● **Written request**
Scan the listing below for the word "that" and state how many lines hold it. Write nothing but the number.

● **Information supplied**
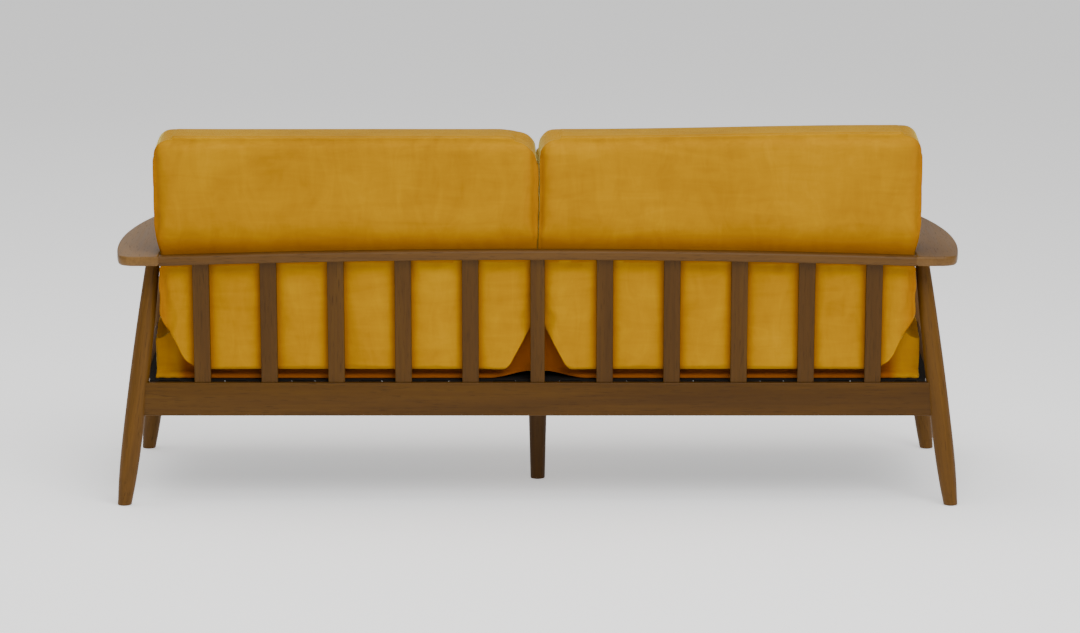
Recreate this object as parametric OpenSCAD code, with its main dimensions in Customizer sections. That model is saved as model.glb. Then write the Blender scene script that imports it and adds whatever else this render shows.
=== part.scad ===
// Three-seat sofa with a turned-leg timber frame, a slatted back and four loose cushions.
// Millimetres, +Z up, the seat faces -Y. The origin is on the floor under the middle of the sofa.
// Left is -X and right is +X, as seen by someone who stands in front and looks at the seat.

/* [Overall size] */
// Width over the outsides of the feet
foot_width = 1880; // [1560:10:2250]
// Depth over the outsides of the feet
foot_depth = 734; // [700:2:880]
// Height of the top of the arms
arm_height = 569; // [540:1:700]
// Height of the top of the rear seat rail
seat_rail_height = 276; // [230:1:330]

/* [Legs] */
// Diameter of a corner leg at the floor
leg_foot_d = 30; // [26:1:36]
// Diameter of a corner leg at its belly
leg_belly_d = 45; // [40:1:54]
// Diameter of a corner leg under the arm
leg_top_d = 31; // [26:1:37]
// Height of the belly above the floor
leg_belly_height = 205; // [170:1:240]
// Sideways splay of the corner legs, in degrees
leg_splay = 7; // [2:0.5:9]
// Fore-and-aft rake of the corner legs, in degrees
leg_rake = 5; // [1:0.5:7]
// Diameter of the round tenon on top of a corner leg
leg_tenon_d = 20; // [16:1:24]
// Length of that tenon
leg_tenon_l = 14; // [8:1:18]
// Diameter of the centre leg where it meets the bearer
centre_leg_top_d = 45; // [38:1:54]
// Diameter of the centre leg at the floor
centre_leg_foot_d = 33; // [24:1:37]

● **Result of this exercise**
2